Admin, mau nanya kalo Orientasi sexual itu apakah cuma sekadar fondness terhadap manusia yang memiliki gender ataukah lebih ke arah fondness of sex? Maksud gue, gue Homoseks dan gue menyukai sesama jenis, tapi gue ga gampang "turned on".. Bahkan sekalipun si doi terlanjang. Apakah itu kelainan?

Orientasi seksual adalah ketertarikan fisik, emosional, dan/atau seksual. It's not weird at all that you can't be easily turned on except that you do have erectile dysfunction. Turned on and off isn't only biological (tidak seperti menghidupkan dan mematikan lampu), but also psychological (the need to feel valued, appreciated, accepted, and yes, desired)

Kak, kl misalnya ada orang yg nepi di pinggir jalan, terus pamer alat genitalnya ke seseorang dgn randomnya, itu tergolong apa ya kak? Kelainan, pelecehanan, atau apa kak? Kl misalnya kejadian ini terulang lagi, sebaiknya orng yg melihat hasil pamernya gmn kak? Makasih kak.

Tergolong dalam kategori parafilia (dalam DSM V) sehingga dapat dikategorikan sebagai mental disorder.
Here goes the definition: A flasher/exhibitionist is someone who is getting naked in a public place where people who are NOT CONSENTING to seeing them can see them. Some flashers/exhibitionists get aroused by this, others find that the behavior reduces anxiety or gives them a sense of control. But the key to an exhibitionist is being seen in a way that they aren't supposed to be. Dengan merujuk kata "NOT CONSENTING", berarti tindakan tersebut tidak dibenarkan.
JIka bertemu dengan exhibitionist :
Berusaha tenang dengan tidak memberikan reaksi yang dia inginkan, terus berjalan atau menghindar (sambil tetap tenang) atau berikan reaksi yang bertentangan seperti ekspresi jijik (dan bukan takut) atau menunjukkan kalau itu tidak menarik.

View more

kak, yang pertemuan nanti hari sabtu tuh isinya apa aja? terus ntar banyak mahasiswa LGBT gitu juga ya??

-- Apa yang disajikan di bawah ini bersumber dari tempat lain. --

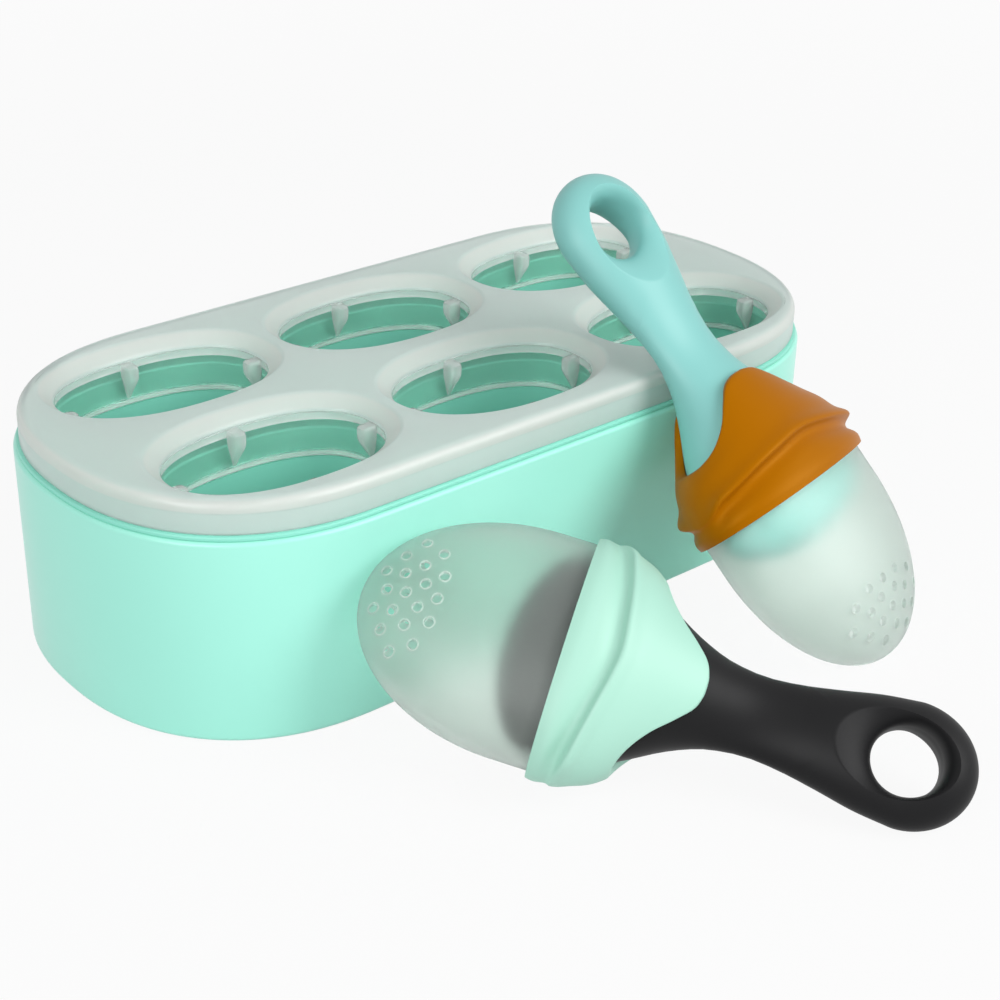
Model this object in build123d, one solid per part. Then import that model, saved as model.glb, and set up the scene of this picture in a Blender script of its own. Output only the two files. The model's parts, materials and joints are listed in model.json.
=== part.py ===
from build123d import *
import os
from math import copysign, cos, pi, sin, sqrt

# A freezer tray for baby food, with two feeders that belong to it.
# Frame: origin on the floor under the middle of the tray, +X along the tray, +Y to its back, +Z up.
# All sizes are millimetres and degrees.

# ------------------------------------------------------------------ tray: outline and tub
LID_LENGTH = 220.0        # over the two curved ends of the lid
LID_WIDTH = 105.8         # over the two straight sides of the lid
END_REACH = 52.2          # how far each curved end runs past the straight sides
END_FULLNESS = 2.3        # 2 is a true ellipse, and more is squarer
TUB_HEIGHT = 52.6         # floor to the rim that the cup flange rests on
TUB_PROUD = 1.5           # how far the tub stands outside the lid
TUB_WALL = 2.6
TUB_FLOOR = 2.6
TUB_FOOT_RADIUS = 1.6
TUB_RIM_RADIUS = 0.6

# ------------------------------------------------------------------ tray: lid and its six openings
LID_HEIGHT = 8.6          # flange to the top of the lid
LID_PLATE = 2.2
LID_SKIRT = 2.0
LID_CROWN_RADIUS = 2.5
OPENING_HALF_X = 28.0
OPENING_HALF_Y = 17.8
OPENING_FULLNESS = 2.32
OPENING_PITCH_X = 66.2    # three openings along the tray
OPENING_PITCH_Y = 48.9    # two rows
OPENING_NAMES = ["front_left", "front_middle", "front_right", "back_left", "back_middle", "back_right"]
LIP_WIDTH = 3.8           # the slope from the top of the lid into each opening
LIP_DROP = 3.4
SLEEVE_WALL = 1.4         # of the clear sleeve under each opening
SLEEVE_DEPTH = 12.5       # from the lip's lower edge to the sleeve's
SLEEVE_SEAM = 0.6         # from the lip's lower edge to the top of the sleeve
SOCKET_WALL = 0.8         # of the lid, round the top of each sleeve
SOCKET_DEPTH = 0.8
FIN_HALF_WIDTH = 1.8      # of the four fins in each sleeve, at the ends of its two middle lines
FIN_REACH = 3.9           # how far a fin's head stands into the opening
FIN_HEAD = 4.0            # height of the head, below which the fin tapers
FIN_TIP = 0.5             # what is left of both sizes at the fin's lower end
FIN_TIP_RISE = 1.5        # from the sleeve's lower edge to that end
FIN_DROP = 1.2            # from the lip's lower edge to the top of a fin

# ------------------------------------------------------------------ tray: cup insert
FLANGE_THICKNESS = 1.2
FLANGE_INSET = 0.7        # from the tub's outer face to the flange's edge
CUP_WALL = 1.3
CUP_CLEARANCE = 0.3       # round the lid's sleeves, and under them
CUP_LEDGE = 1.2           # the step that each sleeve stops above
CUP_DEPTH = 39.5          # ledge to the inside of the cup's bottom
CUP_ROUNDING = 41.0       # depth at which the rounded cup would close to a point

# ------------------------------------------------------------------ feeder, along its own +X from bulb to handle
BULB_HALF_WIDTH = 27.0
BULB_HALF_THICKNESS = 16.2
BULB_REACH = 39.0         # length of the rounded part
BULB_STRAIGHT = 8.6       # rounded part to the collar's edge
BULB_TUCK = 5.0           # how far the bulb runs on inside the collar
BULB_WALL = 1.5
FOOD_HOLE_RADIUS = 1.05
# The food holes through both faces, as (distance from the collar's edge, offsets across the bulb).
FOOD_HOLE_ROWS = [
    (29.5, [-5.5, 0.0, 5.5]),
    (31.5, [-10.9, 10.9]),
    (33.1, [-2.8, 2.8]),
    (34.7, [-7.2, 7.2]),
    (36.3, [-13.2, 13.2]),
    (36.8, [0.0]),
    (38.4, [-4.5, 4.5]),
    (39.8, [-9.0, 9.0]),
    (41.3, [0.0]),
    (43.0, [-4.6, 4.6]),
]

# Collar: a band over the bulb, a finger ridge, and a skirt with a lobe over each face of the handle.
# Band stations are (distance from the edge, how far the collar stands outside the bulb).
COLLAR_BAND = [(0.0, 1.5), (2.2, 2.2), (6.4, 1.3), (10.4, 1.9)]
# Skirt stations are (distance from the edge, wall over the handle).
COLLAR_SKIRT = [(14.6, 3.6), (20.5, 2.3), (27.0, 2.1), (34.0, 2.0)]
COLLAR_CLEARANCE = 0.3
# Half of the skirt's edge, seen on the flat face: (distance from the edge, half width).
LOBE_EDGE = [(17.5, 24.0), (18.0, 20.9), (20.0, 18.0), (24.5, 12.9), (28.6, 9.2), (31.6, 4.9), (32.6, 0.0)]
LOBE_ROOM = 31.0          # half width that clears the whole collar

# Handle sections: (distance from the collar's edge, half width, half thickness).
HANDLE_SECTIONS = [
    (6.0, 24.6, 13.9),
    (10.0, 23.4, 13.8),
    (15.5, 20.6, 13.3),
    (21.5, 17.2, 12.3),
    (26.0, 14.5, 11.0),
    (30.5, 12.3, 9.4),
    (36.0, 10.4, 7.4),
    (44.0, 9.4, 5.4),
    (52.0, 10.0, 5.7),
    (61.0, 11.6, 7.2),
    (70.0, 13.5, 8.2),
    (79.0, 14.6, 8.5),
    (86.0, 13.1, 8.0),
    (91.0, 9.2, 6.4),
    (94.0, 4.0, 3.2),
]
HANDLE_HOLE_AT = 78.5
HANDLE_HOLE_RADIUS = 8.3
HANDLE_DISH_RADIUS = 12.4
HANDLE_DISH_DEPTH = 3.0
STEM_GAP = 2.0            # between the stem and the inside of the bulb
STEM_REACH = 13.7         # how far the stem's dome stands into the bulb
STEM_DOME = 12.7
SPIGOT_RADIUS = 6.0       # the stem's peg in the handle
SPIGOT_LENGTH = 12.0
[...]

Pertemuan hari sabtu membahas agenda dan struktur serta tujuan besar SGRCUI. Kalau tentang mahasiswa LGBT, kami tidak tahu karena identitas adalah milik pribadi, namun kami tidak menolak bentuk identitas apapun untuk bergabung bersama SGRCUI.
Liked by: Sour Mimosa

Kak, kl misalnya ada yg bilang "Gay/Lesbi/Bi itu menyimpang dari agama dan seharusnya tidak diperkenankan terjadi di society, tanggapannya gmn?

Agama mengajarkan nilai-nilai kebaikan dasar sebagai manusia. Dengan mengutamakan azas tersebut, nilai-nilai kebaikan sebagai manusia lah yang sebaiknya dijunjung tinggi. We ain't God to judge.